Go install and run rustfmt (cargo fmt) You don't have to do everything it tells you to but it's a good starting point.

Match

In general, prefer match *x { Case => ..., } over match x { &Case => ..., }. Clippy should tell you to do this.

Use the question mark operator (`?`)

This is a new operator that replaces try! in most cases. Basically, instead of writing try!(...), you'd write ...?.

Avoid `#[repr(C)]`.

Unless you really need it (usually, you're calling C code or doing some fancy unsafe magic) and understand it, don't use the repr annotation.

You don't have to `try!`

Instead of, try!(x); Ok(()), you can just write x if x has the right type. Specifically, you could get rid of all of your try! calls in your formatting (Display and Debug) functions.

Byte literals

You can write byte literals as b'x'. You can write byte string literals as b"abc". No need to cast.

CamelCase

Types and enum variants are usually CamelCase, modules and functions are usually snake_case, constants and statics are usually UPPER_CASE. Your ConvolutionMode enum has UPPER_CASE variants.

Derive Debug

Usually, I prefer to just derive Debug rather than manually implement it. This is especially important when the internals are public as you don't want to lie about public internals.

Using `IntoIterator`

In general, you can iterate over a collection by reference as follows: for x in &my_collection { ... } instead of for x in my_collection.iter() { ... }. This works because there is (usually) an implementation of IntoIterator on &MyCollectionType (where MyCollectionType is something like Vec or HashMap) and for loops work as described in std::iter.

Botev · December 13, 2016, 11:09pm

First big thank you for this. I will update take those into account in order to slightly alternate the style. It is really useful to me.

I have however a few questions for clarification, if that is ok:

Usually, black box test cases go in a tests directory at the root of your project (not under src). See Testing.

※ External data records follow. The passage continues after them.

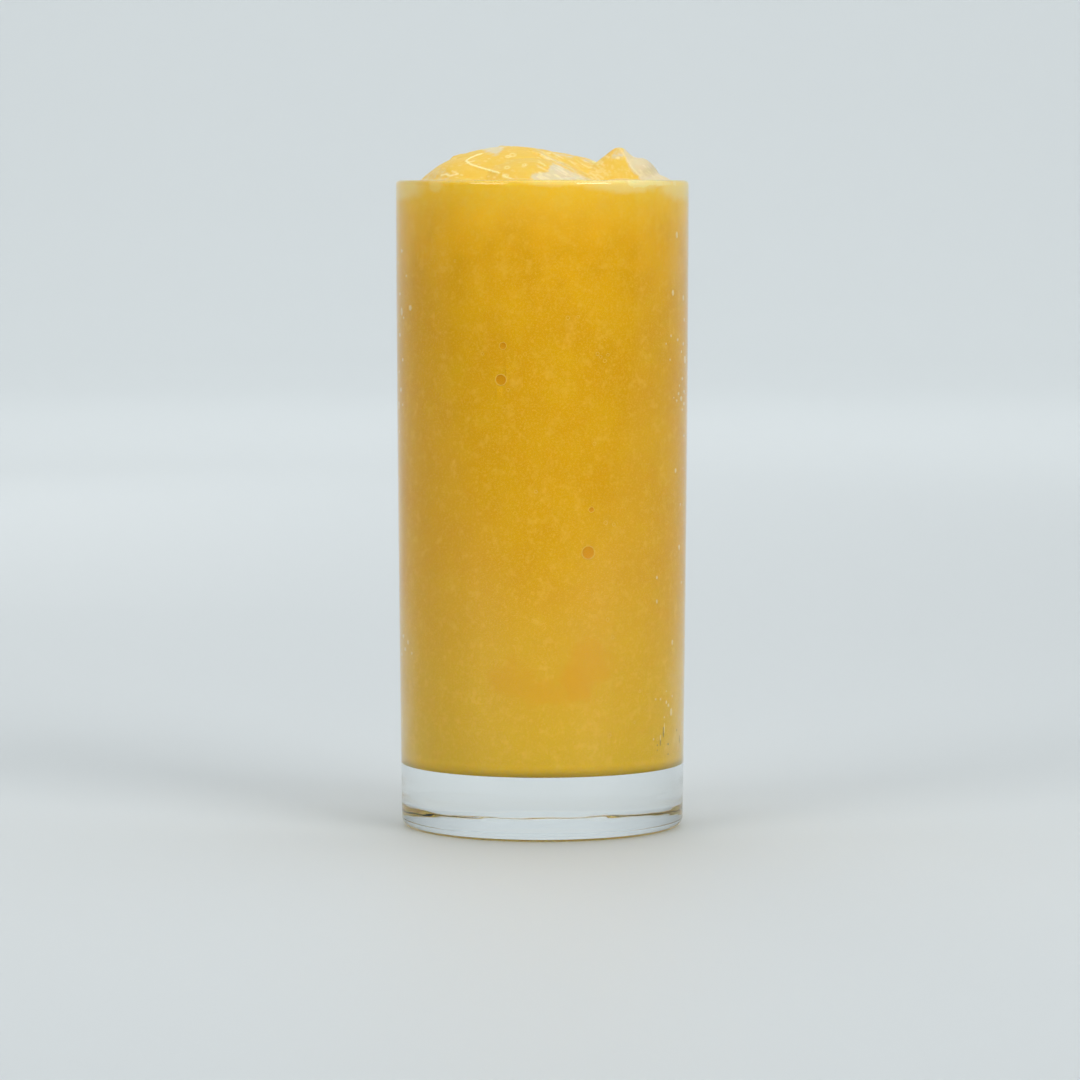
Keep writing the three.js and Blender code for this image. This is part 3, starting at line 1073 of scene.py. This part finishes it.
def paint_froth(piece, rng):
    """Marks on the heap's skin how creamy it is, and raises and marks the threads of froth."""
    tree = surface_tree(piece)
    spots = thread_spots(tree, rng)
    threads = KDTree(len(spots))
    for i, (place, _) in enumerate(spots):
        threads.insert(place, i)
    threads.balance()
    heap = [vertex for vertex in piece.data.vertices if vertex.co.z > RIM_HEIGHT - PAINT_DEPTH]
    cream = [0.0] * len(piece.data.vertices)
    froth = [0.0] * len(piece.data.vertices)
    eye = Vector((0, -CAMERA_DISTANCE, CAMERA_HEIGHT))
    hidden = []
    creamy = []
    for vertex in heap:
        near = threads.find_range(vertex.co, THREAD_WIDTH)
        shares = [spots[i][1] * (1 - (gap / THREAD_WIDTH) ** 2) for _, i, gap in near]
        froth[vertex.index] = max(shares, default=0)
        seen = tree.ray_cast(eye, (vertex.co - eye).normalized())[0]
        if seen and (seen - vertex.co).length < SEEN_WITHIN:
            cream[vertex.index] = creaminess(vertex.co)
            if cream[vertex.index] > CREAM_SPREADS_FROM:
                creamy.append(vertex)
        else:
            hidden.append(vertex)
    seen_cream = KDTree(len(creamy))
    for vertex in creamy:
        seen_cream.insert(vertex.co, vertex.index)
    seen_cream.balance()
    for vertex in hidden:
        _, index, gap = seen_cream.find(vertex.co)
        cream[vertex.index] = cream[index] * max(0, 1 - gap / CREAM_FADE)
    raised = [(vertex, vertex.normal * froth[vertex.index] * THREAD_RISE) for vertex in heap]
    for vertex, rise in raised:
        vertex.co += rise
    for name, values in (("cream", cream), ("froth", froth)):
        piece.data.attributes.new(name, "FLOAT", "POINT").data.foreach_set("value", values)


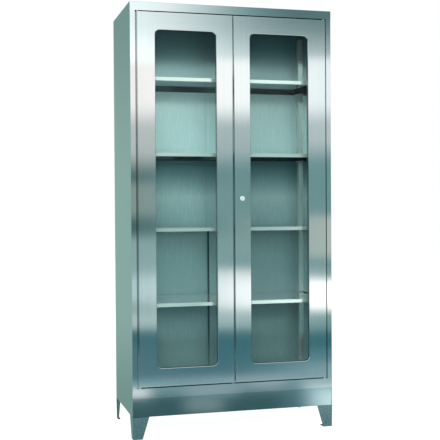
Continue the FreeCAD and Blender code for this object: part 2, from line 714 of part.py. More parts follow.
def door_bush(name, side, level, up):
    """A square nylon bush in the door's edge; up is +1 in the lower edge, sleeve upwards."""
    body = new_body(name, x=side * PIVOT_X, y=PIVOT_Y, z=level)
    bore = cell("pin_radius") + cell("pin_clearance")
    for half, ends in ((cell("bush_flange_width") / 2, (-(up * cell("bush_flange")), as_size(0))),
                       (cell("bush_width") / 2, (as_size(0), up * cell("bush_length")))):
        low, high = in_order(*ends)
        block = new_sketch(body, "XY", low)
        rectangle(block, -half, half, -half, half)
        circle(block, 0, 0, bore)
        pad(body, block, high - low)


def thrust_washer(name, side):
    """A hexagonal nylon washer on the lower pivot, which carries the door's weight."""
    body = new_body(name, x=side * PIVOT_X, y=PIVOT_Y, z=OPENING_BOTTOM)
    sketch = new_sketch(body, "XY")
    hexagon(sketch, as_size(0), as_size(0), cell("bush_flange_width") / 2)
    circle(sketch, 0, 0, cell("pin_radius"))
    pad(body, sketch, cell("door_gap") - cell("bush_flange") - cell("rod_clearance"))


def door_buffers():
    """Rubber pads on the stops that the closed doors rest on."""
    body = new_body("door_buffers")
    sketch = new_sketch(body, "XZ", STOP_FACE)
    for side in (-1, 1):
        for level in (OPENING_TOP - cell("buffer_rise"), OPENING_BOTTOM + cell("buffer_rise")):
            hexagon(sketch, side * cell("buffer_x"), level, cell("buffer_radius"))
    pad(body, sketch, STOP_FACE - DOOR_BACK - cell("rod_clearance"))


# Lock and rods of the right door

UPPER_ROD_GUIDES = (1130, 1480, 1840)
LOWER_ROD_GUIDES = (998, 648, 290)
BOLT_GUIDES = (1755, 1862, 257, 362)


def lock_housing():
    """The fixed barrel through the door, with its collar on the door's face."""
    bore, barrel, collar = (cell("core_radius") + cell("pin_clearance"), cell("lock_radius"),
                            cell("collar_radius"))
    front, end = FRONT - cell("collar"), ROD_FRONT - cell("barrel_gap")
    body = new_body("lock_housing", x=cell("lock_x"), z=cell("lock_height"))
    turn(body, [(bore, front), (collar, front), (collar, FRONT), (barrel, FRONT),
                (barrel, end), (bore, end)])


def lock_nut():
    """The hexagon nut that clamps the barrel behind the door."""
    body = new_body("lock_nut", x=cell("lock_x"), z=cell("lock_height"))
    sketch = new_sketch(body, "XZ", DOOR_BACK)
    hexagon(sketch, as_size(0), as_size(0), cell("lock_radius") + cell("lock_nut_rim"))
    circle(sketch, 0, 0, cell("lock_radius"))
    pad(body, sketch, cell("lock_nut_height"), backwards=True)


def lock_core():
    """The turning plug: a round core with a key slot, and the square tail that drives the cam."""
    body = new_body("lock_core", x=cell("lock_x"), z=cell("lock_height"))
    front = FRONT - cell("collar") + cell("core_recess")
    shoulder = ROD_FRONT - cell("barrel_gap")
    turn(body, [(0, front), (cell("core_radius"), front), (cell("core_radius"), shoulder),
                (0, shoulder)])
    end = CAM_FRONT + cell("cam_sheet") + cell("tail_end")
    tail = new_sketch(body, "XZ", end)
    tail_square(tail)
    pad(body, tail, end - shoulder)
    slot = new_sketch(body, "XZ", front)
    half_width, half_length = cell("key_slot_width") / 2, cell("key_slot_length") / 2
    rectangle(slot, -half_width, half_width, -half_length, half_length)
    pocket(body, slot, cell("key_slot_depth"))


def tail_square(sketch):
    """The square that the core's tail and the cam's hole share."""
    half = cell("tail") / 2
    rectangle(sketch, -half, half, -half, half)


def lock_cam():
    """A two-armed plate on the core's tail, whose crank pins drive the rods apart or together."""
    body = new_body("lock_cam", x=cell("lock_x"), z=cell("lock_height"))
    plate = new_sketch(body, "XZ", CAM_FRONT + cell("cam_sheet"))
    reach, tip, waist = cell("cam_reach"), cell("cam_tip") / 2, cell("cam_waist") / 2
    outline = [(reach, -tip), (reach, tip), (0, waist), (-reach, tip), (-reach, -tip), (0, -waist)]
    polygon(plate, [((along + across) * DIAGONAL, (across - along) * DIAGONAL)
                    for along, across in outline])
    tail_square(plate)
    pad(body, plate, cell("cam_sheet"))
    pins = new_sketch(body, "XZ", CAM_FRONT)
    throw = cell("crank") * DIAGONAL
    circle(pins, throw, -throw, cell("crank_pin_radius"))
    circle(pins, -throw, throw, cell("crank_pin_radius"))
    pad(body, pins, cell("rod_sheet") + cell("rod_clearance"))


def lock_screw():
    """The hexagon screw that holds the cam on the tail."""
    body = new_body("lock_screw", x=cell("lock_x"), z=cell("lock_height"))
    head = new_sketch(body, "XZ", CAM_FRONT + cell("cam_sheet") + cell("tail_end"))
    hexagon(head, as_size(0), as_size(0), cell("screw_head_radius"))
    pad(body, head, cell("screw_head"), backwards=True)


def flat_rod(body, middle, end, tip, up, slot=None):
    """A flat bar with a pointed tip, and a cross slot given as left, right, bottom, top."""
    half, point = cell("rod_width") / 2, cell("rod_sheet")
    sketch = new_sketch(body, "XZ", ROD_BACK)
    polygon(sketch, [(middle - half, end), (middle + half, end),
                     (middle + half, tip - up * point), (middle + half - point, tip),
                     (middle - half + point, tip), (middle - half, tip - up * point)])
    if slot:
        rectangle(sketch, *slot)
    pad(body, sketch, cell("rod_sheet"))


def espagnolette_rod(name, up):
    """A rod from the cam to the head (up +1) or the sill (-1), slotted for its crank pin."""
    body = new_body(name)
    throw, pin = cell("crank") * DIAGONAL, cell("crank_pin_radius")
    pin_level, spare = cell("lock_height") - up * throw, cell("rod_clearance")
    near = cell("lock_x") + up * (throw - pin - spare)
    far = cell("lock_x") + up * (cell("crank") + pin + spare)
    half_slot = pin + cell("slot_play")
    flat_rod(body, cell("lock_x") + up * cell("rod_offset"), pin_level - up * cell("rod_end"),
             ROD_TOP if up > 0 else ROD_BOTTOM, up,
             (*in_order(near, far), pin_level - half_slot, pin_level + half_slot))


def guide_plan(sketch, middle):
    """A guide block in plan with its closed slot for a rod."""
    half, wall, spare = cell("rod_width") / 2, cell("guide_wall"), cell("rod_clearance")
    rectangle(sketch, middle - half - spare - wall, middle + half + spare + wall,
              DOOR_BACK, ROD_BACK + spare + wall)
    rectangle(sketch, middle - half - spare, middle + half + spare,
              ROD_FRONT - spare, ROD_BACK + spare)


def guides(name, places):
    """Plastic guide blocks screwed to the door's liner, at (middle, bottom level) places."""
    body = new_body(name)
    for middle, level in places:
        sketch = new_sketch(body, "XY", level)
        guide_plan(sketch, middle)
        pad(body, sketch, cell("guide_length"))


def slide_bolt(name, up):
    """The left door's bolt at the head (up +1) or the sill (-1), with a thumb tab."""
    body = new_body(name)
    tip = ROD_TOP if up > 0 else ROD_BOTTOM
    end, half, middle = tip - up * cell("bolt_bar_length"), cell("rod_width") / 2, -cell("lock_x")
    flat_rod(body, middle, end, tip, up)
    tab = tip - up * cell("bolt_bar_length") / 2
    box(body, middle - half, middle + half, ROD_BACK, ROD_BACK + cell("tab_reach"),
        tab - cell("tab_sheet") / 2, tab + cell("tab_sheet") / 2)


# Assembly

def build_carcass():
    for side_name, side in (("left", -1), ("right", 1)):
        side_panel(f"{side_name}_side_panel", side)
        back_panel(f"back_panel_{side_name}", side)
    top_panel()
    bottom_rail()
    floor_panel()
    floor_stiffener()
    plinth_panel("plinth_front", FRONT + cell("plinth_setback"), 1)
    plinth_panel("plinth_rear", REAR - SHEET, -1)
    back_seam_cover()
    corner_plates()
    for end_name, side_name, side, end in CORNERS:
        foot(f"foot_{end_name}_{side_name}", side, end)
        shelf_upright(f"shelf_upright_{end_name}_{side_name}", side, end)
    for number in range(1, SHELF_COUNT + 1):
        shelf(number)
    shelf_clips()
    door_buffers()


def build_doors():
    for side_name, side in (("left", -1), ("right", 1)):
        door_skin(f"{side_name}_door_skin", side)
        door_liner(f"{side_name}_door_liner", side)
        door_gasket(f"{side_name}_door_gasket", side)
        door_pane(f"{side_name}_door_pane", side)
        door_pivot(f"{side_name}_top_pivot", side, OPENING_TOP, -1)
        door_pivot(f"{side_name}_bottom_pivot", side, OPENING_BOTTOM, 1)
        door_bush(f"{side_name}_door_top_bush", side, DOOR_TOP, -1)
        door_bush(f"{side_name}_door_bottom_bush", side, DOOR_BOTTOM, 1)
        thrust_washer(f"{side_name}_thrust_washer", side)


def build_locks():
    lock_housing()
    lock_nut()
    lock_core()
    lock_cam()
    lock_screw()
    espagnolette_rod("upper_rod", 1)
    espagnolette_rod("lower_rod", -1)
    upper, lower = cell("lock_x") + cell("rod_offset"), cell("lock_x") - cell("rod_offset")
    guides("rod_guides",
           [(upper, level) for level in UPPER_ROD_GUIDES]
           + [(lower, level) for level in LOWER_ROD_GUIDES])
    slide_bolt("left_upper_bolt", 1)
    slide_bolt("left_lower_bolt", -1)
    guides("left_bolt_guides", [(-cell("lock_x"), level) for level in BOLT_GUIDES])


def check(bodies):
    """Stop at an object that failed, a cut that removed nothing, or a bad shape."""
    for thing in doc.Objects:
        if {"Invalid", "Error"} & set(thing.State):
            raise RuntimeError(f"{thing.Name}: {thing.State}")
    for before, cut in cuts:
        if cut.Shape.Volume > before.Shape.Volume - 1:
            raise RuntimeError(f"{cut.Name} cuts nothing")
    for body in bodies:
        if body.Shape.isNull() or not body.Shape.isValid():
            raise RuntimeError(f"{body.Label}: bad shape")


build_carcass()
build_doors()
build_locks()
doc.recompute()
parts = [thing for thing in doc.Objects if thing.TypeId == "PartDesign::Body"]
check(parts)
os.makedirs("parts", exist_ok=True)
for part in parts:
    part.Shape.exportStep(f"parts/{part.Label}.step")
print(len(parts), "parts written")
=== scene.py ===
import math

import bmesh
import bpy
from mathutils import Matrix, Vector


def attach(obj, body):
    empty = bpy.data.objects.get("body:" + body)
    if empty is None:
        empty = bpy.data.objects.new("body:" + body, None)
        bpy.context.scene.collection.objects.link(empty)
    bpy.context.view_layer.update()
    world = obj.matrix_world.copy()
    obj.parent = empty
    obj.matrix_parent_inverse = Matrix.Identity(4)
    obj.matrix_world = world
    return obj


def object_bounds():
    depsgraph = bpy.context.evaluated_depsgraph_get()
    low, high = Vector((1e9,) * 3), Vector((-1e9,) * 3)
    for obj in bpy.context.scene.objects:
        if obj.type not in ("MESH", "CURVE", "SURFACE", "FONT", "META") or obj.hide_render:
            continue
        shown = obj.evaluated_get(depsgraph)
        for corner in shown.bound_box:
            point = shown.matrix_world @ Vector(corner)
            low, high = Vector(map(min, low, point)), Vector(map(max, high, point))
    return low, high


# The looks of a stainless steel display cabinet: brushed sheet, clear glass, black rubber,
# natural nylon and plated fasteners. Metres, with the doors facing -Y. Colours are linear.

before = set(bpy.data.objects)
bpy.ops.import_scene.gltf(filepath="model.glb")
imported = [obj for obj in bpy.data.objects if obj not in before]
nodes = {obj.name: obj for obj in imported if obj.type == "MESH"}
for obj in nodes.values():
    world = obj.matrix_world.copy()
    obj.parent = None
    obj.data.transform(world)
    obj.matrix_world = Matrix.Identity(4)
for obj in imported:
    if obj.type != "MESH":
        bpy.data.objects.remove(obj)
cad_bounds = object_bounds()


# Places on the doors, from the frame

def reach(name, axis):
    """The lowest and highest coordinate of a CAD node along an axis."""
    corners = [nodes[name].matrix_world @ Vector(corner) for corner in nodes[name].bound_box]
    values = [corner["XYZ".index(axis)] for corner in corners]
    return min(values), max(values)


PANE_OVERLAP = 0.008  # how far the pane reaches behind the window's edge
WINDOW_INNER = reach("right_door_pane", "X")[0] + PANE_OVERLAP
WINDOW_OUTER = reach("right_door_pane", "X")[1] - PANE_OVERLAP
WINDOW_BOTTOM = reach("right_door_pane", "Z")[0] + PANE_OVERLAP
WINDOW_TOP = reach("right_door_pane", "Z")[1] - PANE_OVERLAP


# Node trees

class Graph:
    """A node tree, with short ways to add a node and to feed its sockets."""

    def __init__(self, tree):
        self.tree = tree
        tree.nodes.clear()

    def add(self, kind, inputs=None, **settings):
        node = self.tree.nodes.new("ShaderNode" + kind)
        for name, value in settings.items():
            setattr(node, name, value)
        for name, value in (inputs or {}).items():
            self.feed(node.inputs[name], value)
        return node

    def feed(self, socket, value):
        if isinstance(value, bpy.types.NodeSocket):
            self.tree.links.new(value, socket)
        else:
            socket.default_value = value

    def math(self, operation, first, second=0.0):
        return self.add("Math", {0: first, 1: second}, operation=operation).outputs[0]

    def smooth(self, value, low, high, start=0.0, end=1.0):
        """A smooth step from start to end, as the value goes from low to high."""
        node = self.add("MapRange", {
            "Value": value, "From Min": low, "From Max": high, "To Min": start, "To Max": end},
            interpolation_type="SMOOTHSTEP")
        return node.outputs["Result"]

    def mix(self, kind, factor, first, second):
        """A value of a kind (FLOAT, VECTOR or RGBA) between two."""
        node = self.add("Mix", data_type=kind)
        node.clamp_factor = True
        socket_type = "VALUE" if kind == "FLOAT" else kind
        self.feed(node.inputs[0], factor)
        ends = [socket for socket in node.inputs[1:]
                if socket.type == socket_type and "Factor" not in socket.name]
        self.feed(ends[0], first)
        self.feed(ends[1], second)
        return next(socket for socket in node.outputs if socket.type == socket_type)

    def blend(self, factor, first, second):
        """A colour between two."""
        return self.mix("RGBA", factor, first, second)

    def mix_shaders(self, factor, first, second):
        return self.add("MixShader", {0: factor, 1: first, 2: second}).outputs[0]

    def place(self):
        """The place on the object, as its three coordinates."""
        corner = self.add("TexCoord").outputs["Object"]
        return self.add("SeparateXYZ", {0: corner}).outputs

    def noise(self, scale, detail=3.0, roughness=0.5, stretch=(1.0, 1.0, 1.0)):
        """Noise in the object's own coordinates, stretched by a factor for each axis."""
        place = self.add("TexCoord").outputs["Object"]
        mapped = self.add("Mapping", {"Vector": place, "Scale": stretch}).outputs["Vector"]
        noise = self.add("TexNoise", {
            "Vector": mapped, "Scale": scale, "Detail": detail, "Roughness": roughness})
        return noise.outputs[0]


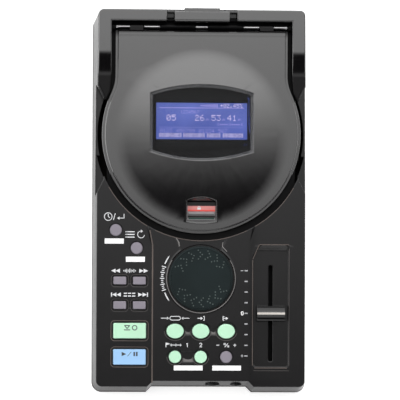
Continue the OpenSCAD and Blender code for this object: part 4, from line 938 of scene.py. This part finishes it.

As far as I can tell, all of your test cases are black box test cases.

Am I correct however that for private members (e.g. if I make Monomial private) the test directory would not have access to them?

Avoid #[repr(C)].
Unless you really need it (usually, you're calling C code or doing some fancy unsafe magic) and understand it, don't use the repr annotation.

One of the future prospects is that this will be part of a library which will be exposed to different languages, like Python, Julia, C++ via FFI. This might require passing Polynomial trough the FFI boundary, which to my understanding needed the repr(C)

I'm more worried about Composite. Composite is fully public but you appear to be converting the Variable variant to a character through a u8. This won't work very well for if a user passes a large u16.

I should probably do this only in the tests. Note that this is done via a special Trait, thus if the user changes to using u16 he has to implement the trait such that it does what he wants.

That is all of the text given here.